In Advance of the Broken Arm (kicking_k, 2007)

I reread a lot of old issues of Plan B magazine before creating this website, because of course I did. "It's very much of its time" is a non-statement, but sometimes we need to breath in and out, don't we? Anyway, I was surprised by how close their review of In Advance of the Broken Arm got to the notes Stern kept while making the album. Here's kicking_k, writing in issue #20:

Meanwhile, there was a friendly debate on the Plan B boards recently about journalistic clichés and excesses. One poster suggested we declare war on the inappropriate use of sense adjectives, tying them to their appropriate physical root. My response: “But writing about music is pretty much applied synaesthesia!”

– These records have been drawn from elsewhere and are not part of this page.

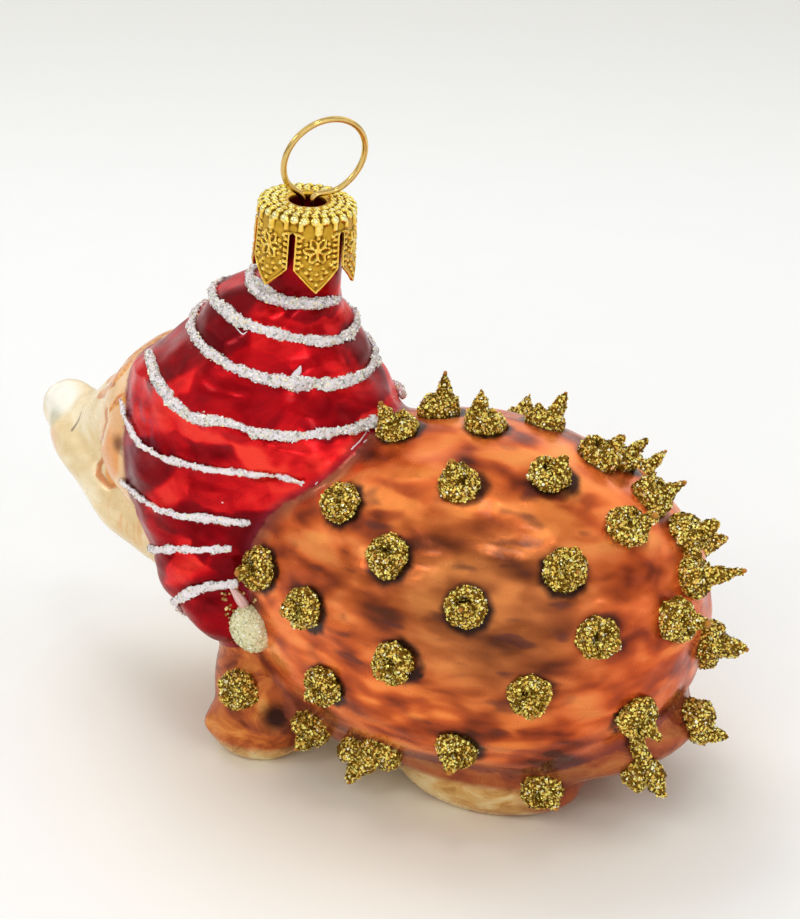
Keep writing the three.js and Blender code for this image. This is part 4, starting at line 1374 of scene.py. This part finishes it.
def hat_colour(graph, settings):
    """Deep red with bright and dark patches that are painted reflections, painted shade along its edges, a
    cloudy painted reflection on its near side and a few white specks.
    """
    bend = graph.noise(5, 2, 0.5, shift=(5, 3, 2))
    warped = graph.add("ShaderNodeVectorMath", {0: graph.place(1 / 8.2, (0.9, 0.9, 1.35))}, operation="ADD")
    graph.put(warped.inputs[1], graph.add("ShaderNodeCombineXYZ", {"X": bend, "Z": bend}).outputs[0])
    inputs = {"Vector": warped.outputs[0], "Scale": 1.0, "Smoothness": 0.22}
    facets = graph.add("ShaderNodeTexVoronoi", inputs, feature="SMOOTH_F1")
    facet = graph.add("ShaderNodeSeparateColor", {"Color": facets.outputs["Color"]}).outputs[0]
    cloud = graph.noise(5.5, 4, 0.55, (0.8, 0.8, 1.25), (1, 9, 3), 0.8)
    # The bright and dark patches are painted reflections of the studio on the glass.
    patches = graph.math("ADD", graph.math("MULTIPLY", facet, 0.42), graph.math("MULTIPLY", cloud, 0.58))
    hat = graph.colours(
        patches,
        (0.3, tuple(settings.hat_dark_reflection)),
        (0.42, (0.3, 0.0, 0.004)),
        (0.52, (0.5, 0.002, 0.006)),
        (0.62, tuple(settings.hat_bright_reflection)),
        (0.76, (0.95, 0.05, 0.03)),
    )
    # Painted shade: dark maroon along the hat's edges, in its creases with the coat and the face.
    hat_edge_shade = graph.ramp(graph.attribute("hat"), 0.0, 1.6, 0.7, 0.0)
    hat = graph.mix(hat_edge_shade, hat, (0.16, 0.012, 0.025))
    # Painted reflection: a cloudy mauve sheen on the hat's near side.
    mauve = graph.near((-22.5, -10.5, 39), 1.5, 6.5)
    cloudy = graph.ramp(graph.noise(2.6, 4, 0.6, (1.0, 1.0, 0.7), (3, 1, 4), 1.5), 0.44, 0.62)
    hat = graph.tint(hat, (0.3, 0.06, 0.1), graph.math("MULTIPLY", mauve, cloudy), 0.6)
    cells = graph.add("ShaderNodeTexVoronoi", {"Vector": graph.place(1 / 3.4, shift=(3, 3, 1)), "Scale": 1.0})
    specks = graph.ramp(cells.outputs["Distance"], 0.028, 0.04, 1.0, 0.0)
    return graph.mix(specks, hat, (0.95, 0.9, 0.92))


def face_colour(graph, settings, height):
    """Pearly cream with orange hair along the hat, a strap, a painted shadow under the hat's edge and a
    silver nose with a painted highlight and painted shade round it.
    """
    pearl = graph.noise(4.2, 3, 0.5, (1, 1, 1.3), (6, 1, 2), 0.5)
    face = graph.colours(
        pearl, (0.3, (0.8, 0.6, 0.3)), (0.5, tuple(settings.face)), (0.7, (0.96, 0.82, 0.55))
    )
    fringe = graph.noise(1.3, 3, 0.55, (0.5, 1, 2.2), (2, 2, 2), 1.2)
    warm = graph.ramp(graph.attribute("hat"), -5.0, -0.3, 0.0, 0.6)
    face = graph.tint(face, (0.88, 0.46, 0.2), warm, graph.ramp(height, 20, 29))
    brush = graph.colours(
        fringe, (0.36, (0.64, 0.2, 0.025)), (0.5, (0.8, 0.31, 0.038)), (0.64, (0.9, 0.42, 0.07))
    )
    hair = graph.ramp(graph.attribute("hair"), -0.1, 0.25, 1.0, 0.0)
    strap = graph.ramp(graph.attribute("strap"), -0.3, 0.2, 0.92, 0.0)
    fill = graph.mix(graph.near((-26.4, -8.9, 38.6), 1.0, 3.4), (0.84, 0.34, 0.09), (0.88, 0.5, 0.25))
    face = graph.mix(strap, face, fill)
    # Painted shadow where the hat's edge overhangs the strap.
    face = graph.tint(face, (0.16, 0.05, 0.015), graph.near((-25.4, -9.7, 35.4), 0.3, 1.7), 0.85)
    face = graph.mix(hair, face, brush)
    strokes = graph.ramp(graph.attribute("strokes"), -0.12, 0.26, 0.85, 0.0)
    face = graph.mix(strokes, face, (0.58, 0.17, 0.03))
    for start, heading, reach in FACE_STREAKS:
        grain = graph.ramp(graph.noise(0.9, 1, 0.4, heading, (4, 4, 4)), 0.46, 0.6)
        streak = graph.math("MULTIPLY", graph.near(start, 0.2, reach), grain)
        face = graph.tint(face, (0.8, 0.4, 0.14), streak, 0.5)
    for centre, inner, outer, share, colour in FACE_TOUCHES:
        face = graph.tint(face, colour, graph.near(centre, inner, outer), share)
    return graph.mix(graph.ramp(graph.attribute("ink"), 0.0, 0.16, 0.85, 0.0), face, (0.2, 0.17, 0.13))


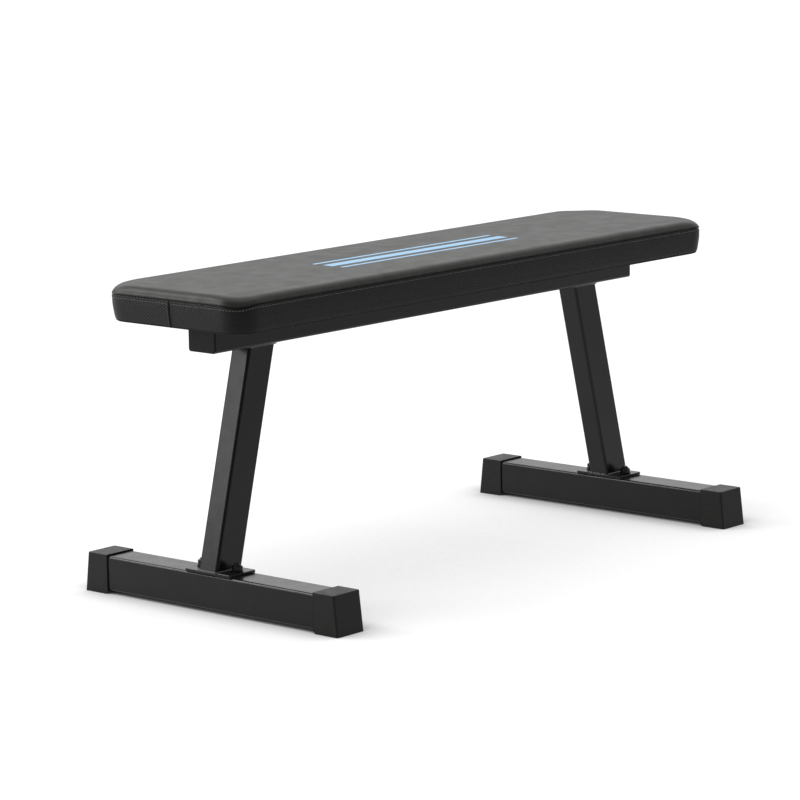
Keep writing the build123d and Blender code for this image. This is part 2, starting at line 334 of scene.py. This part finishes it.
def dark_zinc():
    """Black zinc fasteners: dark metal with lighter rubbed patches."""
    n = Nodes("dark_zinc")
    patch = n.noise(260, 4, 0.6)
    colour = n.ramp(patch, [(0.4, (0.008, 0.008, 0.008)), (0.72, (0.035, 0.032, 0.029)),
                            (0.8, (0.22, 0.19, 0.15))])
    rough = n.ramp(patch, [(0.3, 0.28), (0.8, 0.45)])
    return n.finish(Metallic=0.85, Base_Color=colour, Roughness=rough,
                    Normal=n.bump(n.noise(900, 2), 0.00005, 0.5))


def bright_zinc():
    """Staples and tee nuts."""
    n = Nodes("bright_zinc")
    patch = n.noise(300, 3)
    colour = n.ramp(patch, [(0.3, (0.42, 0.42, 0.43)), (0.8, (0.62, 0.62, 0.6))])
    rough = n.ramp(patch, [(0.3, 0.25), (0.8, 0.45)])
    return n.finish(Metallic=0.95, Base_Color=colour, Roughness=rough,
                    Normal=n.bump(patch, 0.00004, 0.5))


def plywood():
    """Raw board with long grain."""
    n = Nodes("plywood")
    grain = n.noise(18, 5, 0.6, n.stretched((1, 14, 40)))
    colour = n.ramp(grain, [(0.3, (0.33, 0.21, 0.11)), (0.7, (0.56, 0.41, 0.25))])
    return n.finish(Base_Color=colour, Roughness=n.ramp(grain, [(0.3, 0.6), (0.7, 0.75)]),
                    Normal=n.bump(grain, 0.0003, 0.5))


def dust_cloth():
    """Non-woven sheet: matted fibres with a grid of small welded points."""
    n = Nodes("dust_cloth")
    fibres = n.noise(700, 4, 0.7, n.stretched((1, 3, 1)))
    points = n.add("ShaderNodeTexVoronoi", Vector=n.place(), Scale=520.0, Randomness=0.15).outputs[0]
    height = n.math("ADD", fibres, n.math("MULTIPLY", points, 0.8))
    colour = n.ramp(fibres, [(0.3, (0.008, 0.008, 0.008)), (0.75, (0.022, 0.022, 0.022))])
    return n.finish(Specular_IOR_Level=0.2, Base_Color=colour,
                    Roughness=n.ramp(fibres, [(0.3, 0.75), (0.7, 0.9)]),
                    Normal=n.bump(height, 0.0003, 0.8))


def vinyl_grain(n):
    """Leather-like grain: small rounded cells over a finer one."""
    cells = n.add("ShaderNodeTexVoronoi", Vector=n.place(), Scale=820.0)
    cells.feature = "SMOOTH_F1"
    return n.math("ADD", cells.outputs[0], n.math("MULTIPLY", n.noise(1500, 2), 0.4))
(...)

(04/02:22) Riffs as fractals, solo as zoom. Rhythm track not 0101010111 stop-motion but quantum jump-cuts, variable tempo in general so sweetly judged, feels driven not by mathematics but the swell of chemicals. “I’m a contender/Never surrender (x3).” (06/01:28) Incredible intuition between players, vocoder panorama. Melodic hollows lock to now like a kiss with teeth.

It’s four in the morning. There’s a thesaurus the size of a kid’s thorax to my left and an ongoing Wikipedia search behind this Word window. If I sound like a loser, fuck you.

Writing about music is like dancing about architecture. Writing about music is applied synaesthesia. Writing about music is amateur telepathy. Some of this is true. Some of this is dangerous. Some of this is dangerous because it's true.

Some buildings make you want to dance. Some music makes you see buildings. Sometimes the right sounds can fool you into thinking you are linked to your fellow humans by more than crude biological need and social circumstances. I'm not new here. I can quote sarcastic professors on the topic.